== Written instruction ==
Scan the lines below for the word "makes". Copy each line you find it in.

== Provided records ==
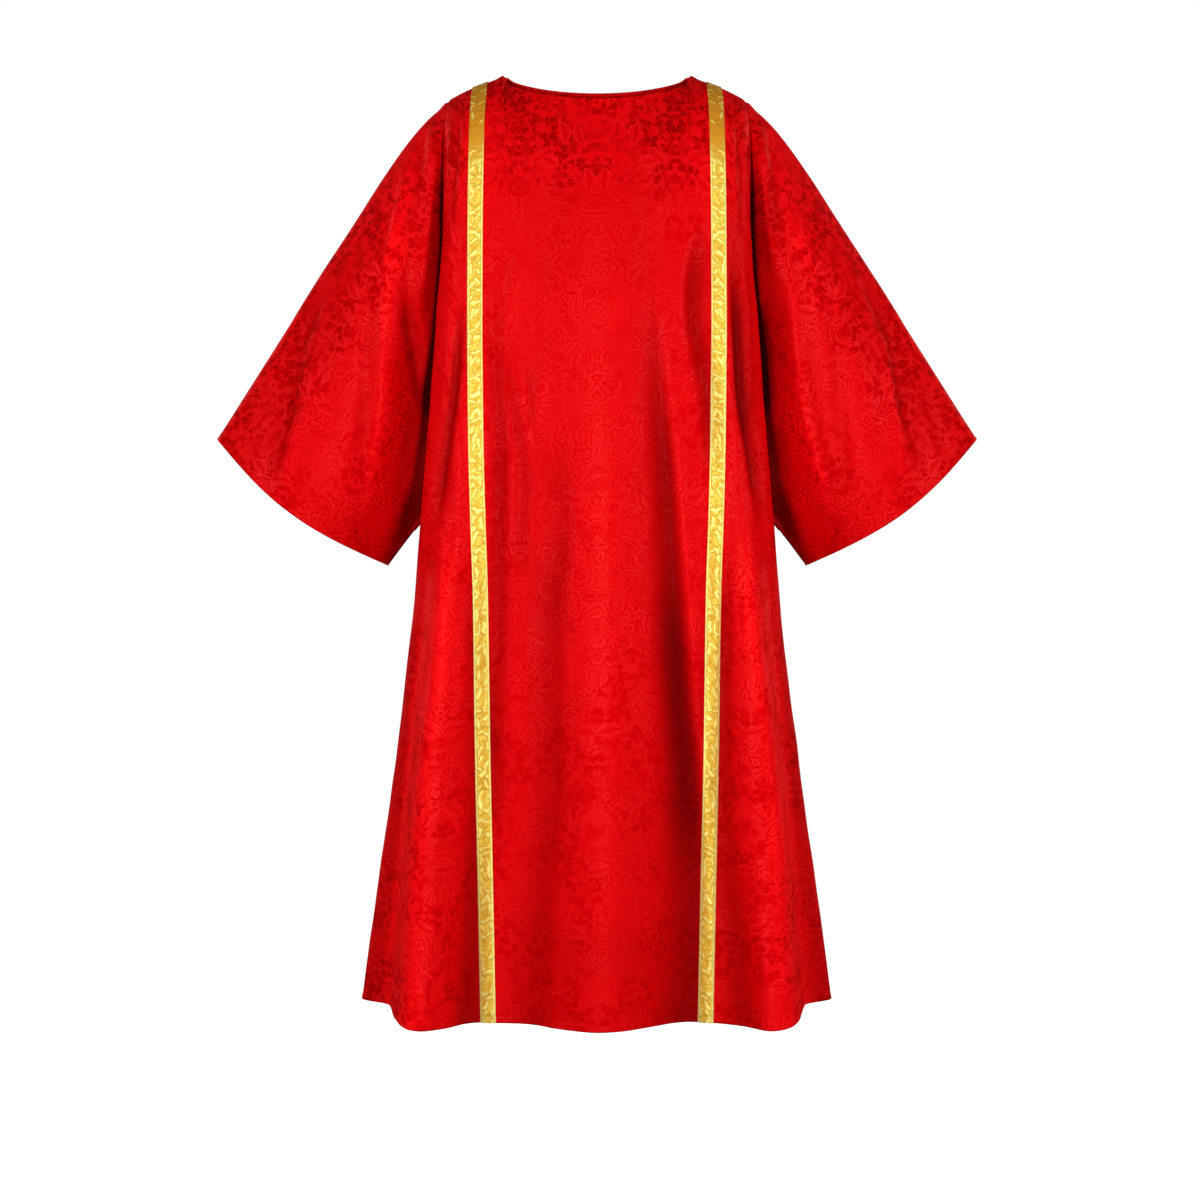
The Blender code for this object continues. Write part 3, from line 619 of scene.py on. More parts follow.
# %% [markdown]
# The bare cloth is moved along its normals by the creases and the ripple. Both fade out at the seams,
# so that neighbours meet. Along the hem, the stitches draw the cloth in and out a little. Then the wall
# is made, with its hem, and its places on the flat cloth are measured from the centre and the hem.

# %% Front and back
COLUMN_WIDTH = 0.011     # mean width of a column at the armhole
RIPPLE = 0.0005
PUCKER = 0.0003          # how far the hem's stitches draw the cloth in and out
PUCKER_PITCH = 0.011
PUCKER_DRIFT = 37.0      # makes the pitch uneven
PUCKER_REACH = 0.016
SEAM_FADE = 1.6          # columns over which the creases fade out towards a side
TOP_FADE = 0.035


def creased_panel(side, column, share):
    """Points, normals and painted shade of the creased cloth."""
    points = bare_panel(side, column, share)
    normals = panel_normals(side, column, share)
    across, drop = points[..., 0], -points[..., 2]
    to_seam = LAST_COLUMN - np.abs(column)
    from_edge = (1.0 - share) * PANEL_LENGTH
    out, painted_shade = relief(CREASES[side], across, drop)
    out = out + ripple(RIPPLE_SEEDS[side], across, drop, RIPPLE)
    out = out * ease(to_seam / SEAM_FADE) * ease(share / TOP_FADE)
    pull = np.sin(across * 2.0 * math.pi / PUCKER_PITCH + 2.0 * np.sin(across * PUCKER_DRIFT))
    out = out + PUCKER * pull * ease(1.0 - from_edge / PUCKER_REACH)
    painted_shade = painted_shade + seam_painted_shade("panel", to_seam * COLUMN_WIDTH, drop)
    return points + normals * out[..., None], normals, np.clip(painted_shade, MOST_PAINTED_HIGHLIGHT, MOST_PAINTED_SHADE)


def add_panel(side):
    """The front or the back, with its hem."""
    share, column = np.meshgrid(row_shares(), fine_columns(), indexing="ij")
    points, normals, painted_shade = creased_panel(side, column, share)
    proud, deep = hem_layers((1.0 - share) * PANEL_LENGTH)
    aside = lengths_along(points, 1)
    aside = aside - aside[:, points.shape[1] // 2][:, None]
    up = lengths_along(points[::-1], 0)[::-1]
    flat = np.stack([aside, up], axis=-1)
    return add_piece("damask_" + side, points + normals * proud, points - normals * deep, flat, painted_shade)


damask = {side: add_panel(side) for side in SIDES}

# %% [markdown]
# ## Sleeves
# A sleeve is a wide tube. It starts on the armhole seam of the two panels, keeps the direction in which
# it leaves them for a while, and ends on a slanted cuff that is much wider than the arm. Each of its
# lengthwise lines is a curve with a set direction at either end. The wearer's two sleeves hang alike
# but not the same, so each has its own creases, in front and behind.

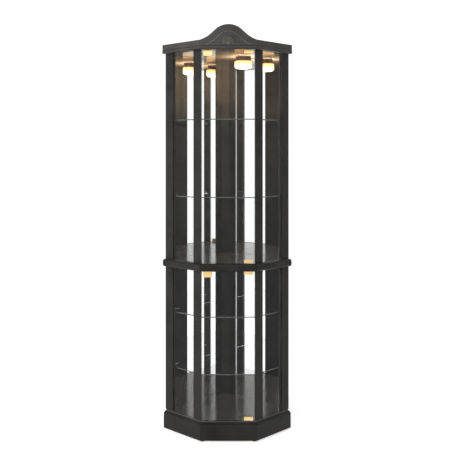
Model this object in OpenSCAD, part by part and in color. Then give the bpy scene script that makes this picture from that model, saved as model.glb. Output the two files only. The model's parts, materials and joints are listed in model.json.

== Exercise solution ==
PUCKER_DRIFT = 37.0      # makes the pitch uneven
Model this object in OpenSCAD, part by part and in color. Then give the bpy scene script that makes this picture from that model, saved as model.glb. Output the two files only. The model's parts, materials and joints are listed in model.json.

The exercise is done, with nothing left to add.